La memoria, questa sconosciuta
Facciamo i conti con la memoria, in questi giorni. Soprattutto per il “Giorno della memoria”, quel 27 gennaio che ha il merito di farci tornare con il pensiero alla Shoah e il demerito di permettere a molti di noi di pensarci solo per poche ore all’anno. Certo, potrebbe anche andare peggio, considerato che negazionisti e revisionisti ormai spopolano, ottenendo spesso uno spazio e un ascolto spropositati. Ma il fatto resta: fatichiamo sempre a confrontarci con il nostro ieri. A volte adducendo la scusa della vicinanza: è passato troppo poco tempo. Altre volte perché molti sguazzano nell’oblio, che è il male sottile di un tempo che non solo non sa fare i conti col passato, ma tende proprio ad ignorarlo bellamente. Eppure le vittime dell’Olocausto sono ancora davanti ai nostri occhi: in foto, in immagini, in articoli, in libri, in film, in dibattiti, in frammenti di ricordi che appartengono a quasi ogni famiglia. «Se comprendere è impossibile - scriveva Primo Levi - conoscere è necessario». «Auschwitz - aggiungeva con una frase che mette i brividi anche se letta oggi - è fuori di noi, ma è intorno a noi. La peste si è spenta, ma l’infezione serpeggia».

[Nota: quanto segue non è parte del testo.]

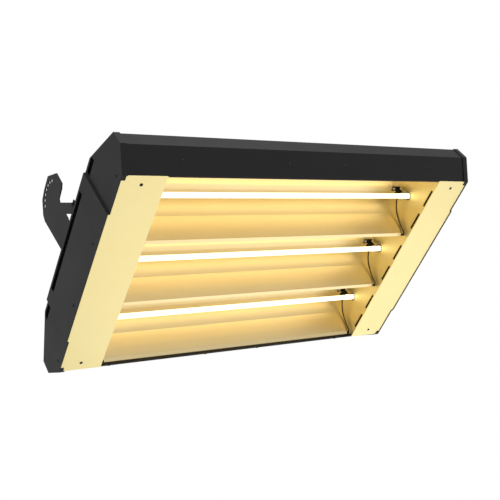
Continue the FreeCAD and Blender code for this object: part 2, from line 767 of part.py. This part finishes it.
def lead_route(lamp, end):
    """Corner points of one lead: round behind its lamp, down the far wall, over the ridge and back to its terminal."""
    y = size(lamp_y(lamp))
    ridge = y + size(f"{LAMP_PITCH} / 2")
    near_x = size(f"{BASE_START} + 4")
    far_x = size(LEAD_X)
    rise = size("lamp_rise")
    reach = size("base_diameter / 2 + 0.4") / math.sqrt(2)
    run_y, run_z = (size(part) for part in lead_run(lamp, end))
    terminal = size(lead_terminal(lamp, end))
    front = size(BLOCK_X)
    wall = y + size(RIDGE_HALF)
    ridge_rise, brow_rise, facet_rise = size("ridge_rise"), size("brow_rise"), size("facet_rise")
    floor_y = y + size(f"{RIDGE_HALF} - floor_inset")
    points = [
        (end * near_x, y + reach, rise + reach),
        (end * (near_x + 1), (y + floor_y) / 2, rise + 13),
        (end * (near_x + 4), floor_y, (rise + size("floor_rise")) / 2 - 10),
        (end * (near_x + 7), wall - 29, facet_rise - 6),
        (end * (near_x + 9), wall - 18, (facet_rise + brow_rise) / 2 - 5),
        (end * (far_x - 1), wall - 9, brow_rise - 6),
        (end * far_x, wall - 3, ridge_rise - 2.5),
        (end * far_x, ridge, ridge_rise - 5),
    ]
    if abs(run_y - ridge) > 1:
        points.append((end * far_x, ridge, rise + 6))
    points.append((end * far_x, run_y, run_z))
    turn_x = far_x if end > 0 else far_x - 2 * size("lead_room")
    if abs(terminal - run_y) > 1:
        points += [(turn_x, run_y, run_z)] if end < 0 else []
        points.append((turn_x, terminal, run_z))
    points.append((front, terminal, run_z))
    return [FreeCAD.Vector(*point) for point in points]


def rounded_path(points):
    """Straight runs joined by tangent arcs, each as large as its two runs allow."""
    edges = []
    start = points[0]
    for before, corner, after in zip(points, points[1:], points[2:]):
        back = (before - corner).normalize()
        ahead = (after - corner).normalize()
        turn = math.pi - back.getAngle(ahead)
        reach = min(0.45 * min((before - corner).Length, (after - corner).Length), size("lead_bend_reach"))
        radius = reach / math.tan(turn / 2)
        bisector = (back + ahead).normalize()
        first = corner + back * reach
        last = corner + ahead * reach
        middle = corner + bisector * (math.hypot(radius, reach) - radius)
        edges.append(Part.LineSegment(start, first).toShape())
        edges.append(Part.Arc(first, middle, last).toShape())
        start = last
    edges.append(Part.LineSegment(start, points[-1]).toShape())
    return Part.Wire(edges)


def lead_wire(lamp, end):
    """Sleeved lead from a lamp's ceramic end to its terminal."""
    points = lead_route(lamp, end)
    path = rounded_path(points)
    radius = size("lead_diameter / 2")
    ring = Part.Wire(Part.makeCircle(radius, points[0], points[1] - points[0]))
    tube = path.makePipeShell([ring], True, False)
    expected = math.pi * radius ** 2 * path.Length
    if abs(tube.Volume - expected) > 0.02 * expected:
        raise RuntimeError(f"lead {lamp} {end}: volume {tube.Volume:.1f}, expected {expected:.1f}")
    wire = fresh("Part::Feature", f"lead_tube_{lamp}_{end + 1}")
    wire.Shape = tube
    return wire


def terminal_block():
    """Ceramic terminal block on the inside of the back panel, under the cable entry's side."""
    low_y = f"({BLOCK_Y} - block_width / 2)"
    body = block("block_body", (BLOCK_X, low_y, f"{BACK_INNER_Z} - block_depth"),
                 ("block_length", "block_width", "block_depth"))
    cuts = [rod(f"block_screw_{index}", (x, y, "housing_depth - block_depth - 10"), "screw_radius", 60)
            for index, (x, y) in enumerate(block_screw_places())]
    for index, across in enumerate(terminal_places()):
        cuts.append(rod(f"terminal_well_{index}", (f"{BLOCK_X} + block_length * 0.4", across,
                                                   f"{BACK_INNER_Z} - block_depth - 1"), "screw_head_radius + 0.2", 5))
        cuts.append(rod(f"terminal_hole_{index}", (f"{BLOCK_X} + block_length * 0.4", across,
                                                   f"{BACK_INNER_Z} - block_depth"), "screw_radius", 12))
    return cut("block_cut", body, group("block_cuts", cuts))


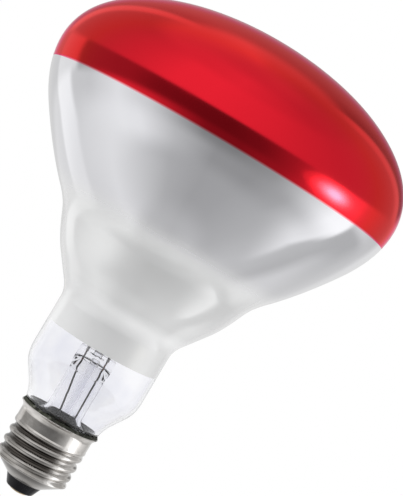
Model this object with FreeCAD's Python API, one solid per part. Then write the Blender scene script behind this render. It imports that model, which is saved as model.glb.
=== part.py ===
import FreeCAD, Part
import math
import os

from FreeCAD import Vector

os.makedirs("parts", exist_ok=True)

# Infrared reflector lamp. Lengths in millimetres, angles in degrees.
# The lamp's axis is Z, the end contact rests at height 0 and the dome is on top.

# Centre contact, its solder and the black glass insulator
solder_height = 0.4
solder_radius = 2.2
solder_flat_radius = 1.5
solder_swell = 0.15
contact_thickness = 0.5
contact_radius = 3.4
contact_edge_width = 0.3
contact_edge_height = 0.2
contact_sleeve_wall = 0.3
contact_sleeve_length = 1.5
insulator_length = 3.6
insulator_tip_radius = 4.7
insulator_tip_round = 0.5
insulator_bore_radius = 0.9
insulator_plug_height = 3.0
insulator_funnel_radius = 3.2
insulator_funnel_depth = 2.4

# Screw shell, a rolled metal sheet with a round thread
shell_wall = 0.35
shell_mouth_radius = 6.4
shell_taper_length = 4.4
thread_length = 12.6
thread_pitch = 3.629
thread_major_radius = 13.025
thread_minor_radius = 11.98
thread_fade_length = 2.0
thread_crest_height = 1.3
collar_radius = 12.9
collar_length = 6.2
collar_step_length = 0.6
rim_flare = 1.3
rim_flare_height = 2.4
rim_flare_lean = 48.0

# Blown glass envelope, from the neck inside the cap up to the face
glass_wall = 1.1
neck_inset = 1.8
neck_clearance = 0.7
neck_end_length = 0.8
neck_foot_flare = 1.9
neck_foot_rise = 2.9
neck_foot_lean = 12.0
neck_swell_flare = 2.25
neck_swell_rise = 5.0
neck_cone_lean = 33.0
neck_cone_rise = 4.0
neck_radius = 20.4
neck_turn_rise = 6.9
neck_length = 17.1
skirt_root_radius = 22.5
skirt_root_rise = 5.4
skirt_lean = 36.7
skirt_cone_rise = 7.3
waist_radius = 34.2
waist_lean = 23.7
waist_rise = 11.7
reflector_low_radius = 38.6
reflector_low_rise = 6.3
reflector_focal_length = 18.7
reflector_rise = 20.5
bulb_radius = 62.5
shoulder_rise = 20.8
dome_rise = 34.0
dome_fullness = 2.1
dome_steps = (0.45, 0.76, 0.93)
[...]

Ma facciamo (male) i conti con la memoria, anche quando parliamo del governo guidato dal dimissionario Conte: scopriamo infatti con un candore prossimo all’ingenuità l’esistenza dei voltagabbana in Parlamento. Come se Bruto e molti altri cospiratori, traditori e professionisti del giro di valzer a tempo di record non avessero già percorso e ripercorso, modificandola, la storia. A colpire, semmai, è che a cercare alla Camera e al Senato i voltagabbana siano coloro che hanno costruito il loro successo sui «vaffa», sui «mai più», sull’«apriremo il Palazzo come una scatoletta di tonno» e su una diversità che è sempre presunta. L’ultima versione, infatti, è: accettiamo tutti, purché non siano indagati. Non è dunque una colpa pensarla diversamente. Il peccato originale c’è solo se si finisce in un’inchiesta, cosa che fra l’altro succede quasi ogni giorno, in Italia. Ancora una volta chi solleva un problema viene espulso e si creano maggioranze contro qualcuno (ieri i pericolosi comunisti, poi i terribili fascisti, oggi prima un Matteo e poi l’altro). Nessuno che si ricordi che ogni scena è già vista. Rispuntano persino i rinoceronti della politica del rancore: se serve un voto “contro”, c’è spazio per tutti, anche se arrivano direttamente dal museo delle cere. Peccato che l’Italia abbia bisogno di ripartire: “con” delle idee, “con” i cittadini che faticano ad arrivare alla fine del mese e a capire questa ennesima crisi, “con” dei programmi che siano fatti per far rivivere il Paese e non per far sopravvivere il governo e il parlamento.
E la vita, intanto, se ne va tragicamente insieme alla memoria: perché continua a morire la generazione che ci ha preceduto. Il covid si porta via loro e i loro pensieri, i loro ricordi. Il vaccino non serve per salvare solo loro e noi, ma anche per dare a un senso a ciò che siamo diventati grazie a loro. La memoria ha bisogno di testimoni.